Trump’s campaign sent a letter to the Commission on Presidential Debates on Monday requesting the debate be foreign policy focused – a move that comes as they use emails between Hunter Biden and Ukrainian officials to attack Joe Biden.

There was no indication the final debate was supposed to be foreign-policy focused. When the commission announced the details of this year’s debates in September, it said the first and third debates would have the same format: ‘six segments of approximately 15 minutes each on major topics to be selected by the moderator and announced at least one week before the debate.’

But that hasn’t stopped the president and his campaign from criticizing everything about the debates from the moderators to the format. 

‘These people are not good people, this commission. A lot of funny things go on with them,’ Trump said during his Fox News interview. 

President Donald Trump spent most of his hour-long interview on 'Fox & Friends' complaining - about the debate format, the media, the Democrats, and the lack of questions for Biden about his son Hunter

President Donald Trump spent most of his hour-long interview on ‘Fox & Friends’ complaining – about the debate format, the media, the Democrats, and the lack of questions for Biden about his son Hunter

President Trump has attacked NBC's Kristen Welker, the debate moderator, despite praising her earlier this year

President Trump has attacked NBC’s Kristen Welker, the debate moderator, despite praising her earlier this year

The president also attacked moderator, NBC’s Kristen Welker, whose parents have donated to Democratic candidates. Welker is registered to vote in Washington D.C. but has no party affiliation.

‘It can never be fair with Kristen Welker. It’s not going to be fair,’ he said.

‘Kristen Welker is terrible. She is totally partisan. Her father and mother are big supporters of Joe Biden for a long time, they’re supporters of the Democratic Party,’ he complained.

Welker has been praised by colleagues and by political partisans on both sides of the aisle for being fair – and that includes praise from Trump’s campaign staff and the president himself. 

Trump congratulated her during a White House press conference in January after she was named co-anchor of Weekend Today. And Jason Miller, a senior adviser to the president’s campaign, earlier this month confessed he had ‘a very high opinion’ of Welker and told Fox News ‘she’s going to do an excellent job as the moderator for the third debate.’

But on Tuesday Trump grumbled about Welker being in the host’s chair.

‘I mean, it would be nice to have a host that could be not necessarily a contributor to the campaign, the Democrats. There are people out there that could be neutral,’ he said.

Trump, however, has complained about all the choices to moderate the debates including Fox News’ Chris Wallace, who hosted the first one, and C-SPAN’s Steve Scully, who was supposed to host the second debate before it was cancelled after the president refused to participate when it became a virtual event. 

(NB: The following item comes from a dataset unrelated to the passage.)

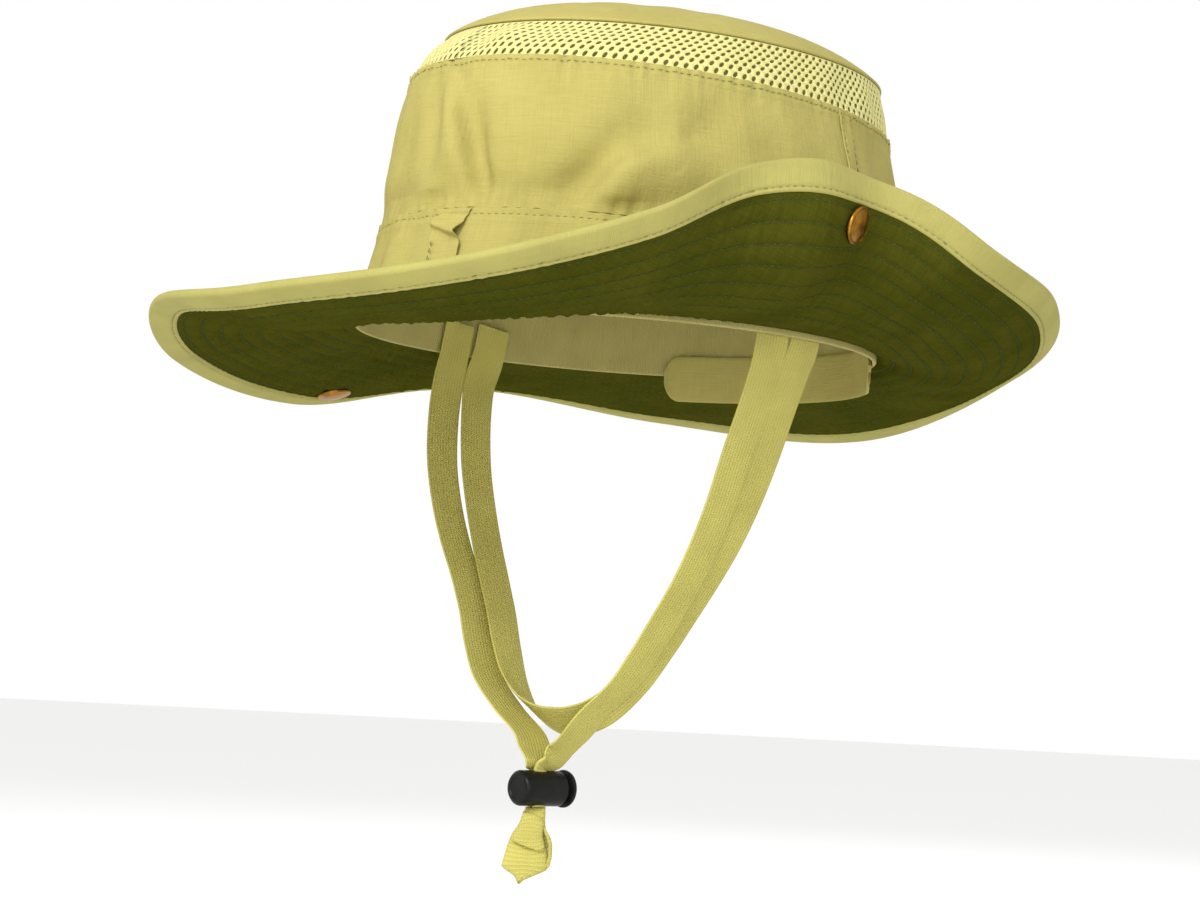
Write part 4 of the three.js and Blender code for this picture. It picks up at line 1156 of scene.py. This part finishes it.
def make_vent():
    """The net: staggered rows of slanted oval holes whose edges dip and carry painted shade, with a
    wall behind.
    """
    size = sizes()
    columns, rows, sides = size.net_columns // 2 * 2, size.net_rows, 10
    cell = np.array([(0, 0), (0.5, 0), (1, 0), (1, 1), (0.5, 1), (0, 1)], float)
    strand = ellipse_loop(0.3, 0.47, 0.22, sides)
    hole = ellipse_loop(0.185, 0.37, 0.3, sides)
    outer_faces = bridge(cell, strand)
    low, high = crown_levels(3, 4, size.gap / 2, 1)[[0, -1]]
    boundary = np.array([(c / 2, r) for r in range(rows + 1) for c in range(2 * columns)], float)
    starts = np.array([(c + (r % 2) / 2, r) for r in range(rows) for c in range(columns)], float)
    loops = [(starts[:, None] + loop).reshape(-1, 2) for loop in (strand, hole)]
    flat = np.concatenate([boundary, *loops])
    sink = np.concatenate([np.full(len(boundary), -0.00005), np.zeros(len(loops[0])),
                           np.full(len(loops[1]), -0.0004)])
    faces = []
    for k, (x, r) in enumerate(starts):
        east = [int(round(2 * (x + dx))) % (2 * columns) for dx in (0, 0.5, 1)]
        r = int(r)
        ring = [r * 2 * columns + e for e in east] + [(r + 1) * 2 * columns + e for e in east[::-1]]
        strand_at = len(boundary) + k * sides
        hole_at = len(boundary) + len(loops[0]) + k * sides
        names = ring + [strand_at + s for s in range(sides)]
        faces += [tuple(names[i] for i in face) for face in outer_faces]
        for s in range(sides):
            t = (s + 1) % sides
            faces.append((strand_at + s, strand_at + t, hole_at + t, hole_at + s))
    degrees = flat[:, 0] * 360 / columns
    level = low + (high - low) * flat[:, 1] / rows
    step = 1e-3
    ahead = crown_point(degrees + 1, level) - crown_point(degrees - 1, level)
    above = crown_point(degrees, np.minimum(level + step, 4)) - crown_point(degrees, level - step)
    normals = np.cross(ahead, above)
    normals /= np.linalg.norm(normals, axis=1, keepdims=True)
    belly = 0.0006 * ripple(degrees, level * 0.02, 61, waves=(5, 26), drift=40)
    belly = belly * np.sin(np.pi * flat[:, 1] / rows)
    points = crown_point(degrees, level) + normals * (sink + belly)[:, None]
    piece = mesh_piece("vent_net_knit", points, faces)
    face_outwards(piece)
    layer = piece.data.uv_layers.new(name="cloth")
    corners = np.empty(len(piece.data.loops), int)
    piece.data.loops.foreach_get("vertex_index", corners)
    girth = mean_radius()
    uv = np.stack([np.radians(degrees) * girth, wall_height(level)], -1)
    layer.data.foreach_set("uv", uv[corners].ravel())
    # The open attribute is 1 on the holes' inner edges, where the knit's material paints shade.
    shade = piece.data.attributes.new("open", "FLOAT", "POINT")
    inner = np.zeros(len(points), np.float32)
    inner[len(boundary) + len(loops[0]):] = 1
    shade.data.foreach_set("value", inner)
    modified(piece, "SOLIDIFY", thickness=0.0006, offset=-1)
    finished(piece, material("vent_knit"), ["vent_net"], angle=60)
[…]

President Donald Trump has eschewed formal debate prep but his interview on 'Fox & Friends' on Tuesday seemed to double as that as hosts asked him about his strategy

President Donald Trump has eschewed formal debate prep but his interview on ‘Fox & Friends’ on Tuesday seemed to double as that as hosts asked him about his strategy

Democratic nominee Joe Biden is hunkered down in Wilmington preparing for Thursday night

Democratic nominee Joe Biden is hunkered down in Wilmington preparing for Thursday night

The president has vowed to be on stage in Nashville Thursday night despite a rule change that will mute the candidates’ microphones for part of the debate as organizers seek for a more orderly debate with less interruptions and cross talk.

The debate is divided into six 15-minute segments. Both Trump and Biden will have their microphones silenced while their opponent gives a two-minute opening statement at the start of each segment. During the rest of the discussion in each segment, the microphones will be open.

Trump has eschewed the standard debate prep in favor of campaign rallies, where he can draw energy from thousands of cheering supporters and not have to defend himself against questions about his policies and statements.

But Tuesday morning’s interview seemed to double as a debate prep session as the hosts asked the president about his strategy for Thursday night and led him through ways he could combat Biden. 

‘Fox & Friends’ co-host Brian Kilmeade pressed President Trump on his strategy for Thursday night and asked him what he’s learned from his first debate. 

‘What’s going the change for your strategy?,’ he said. ‘Regardless of moderator, format, mic, what’s your strategy? Are you using anybody different to get you ready, and after studying and dueling with Joe Biden once already, what have you learned? What’s going to change?’

Trump brushed aside the question. 

‘Well, Joe lies. And he lies a lot. And he’ll say things that are crazy,’ he said.

Kilmeade pressed on, bringing up the strategy Vice President Mike Pence used in his debate: ‘Will you answer the previous question like Mike Pence did and then answer their question?’

‘Look, I do my own debating. I do fine,’ Trump responded.

Co-host Will Cain followed up on Kilmeade’s question, asking the president if he would change his strategy from the first debate, where he repeatedly interrupted Biden and talked over him.

‘Well, I may do that,’ Trump said. ‘They said if you let him talk, he’ll lose his chain of thought.’

He went on to add: ‘There were a lot of people that say let him talk because he loses his train, he loses his mind, frankly.’

President Donald Trump said he will be at Thursday's debate despite a rule change from the first debate in Cleveland (above) where both Trump and Joe Biden's microphones will be silenced for portions of Thursday's matchup

President Donald Trump said he will be at Thursday’s debate despite a rule change from the first debate in Cleveland (above) where both Trump and Joe Biden’s microphones will be silenced for portions of Thursday’s matchup

But the president said he was not nervous going into Thursday night, where he trails Biden in the polls and is behind in fundraising.

‘No, I’m not nervous. Look, I’ve been doing it. We’ve been doing very well.’

He then let loose one final litany of complaints: ‘It’s a stacked deck. I’m fighting the Democrat party, the fake news media, the lame stream media.’

‘And nobody even knows why. And it’s been like that for decades. It’s not, you know, me. I may have exacerbated it because we’ve had victory,’ he noted.

He also expressed confidence of a victory come November 3.

‘We’re having rallies the likes of which nobody’s ever seen before,’ he said.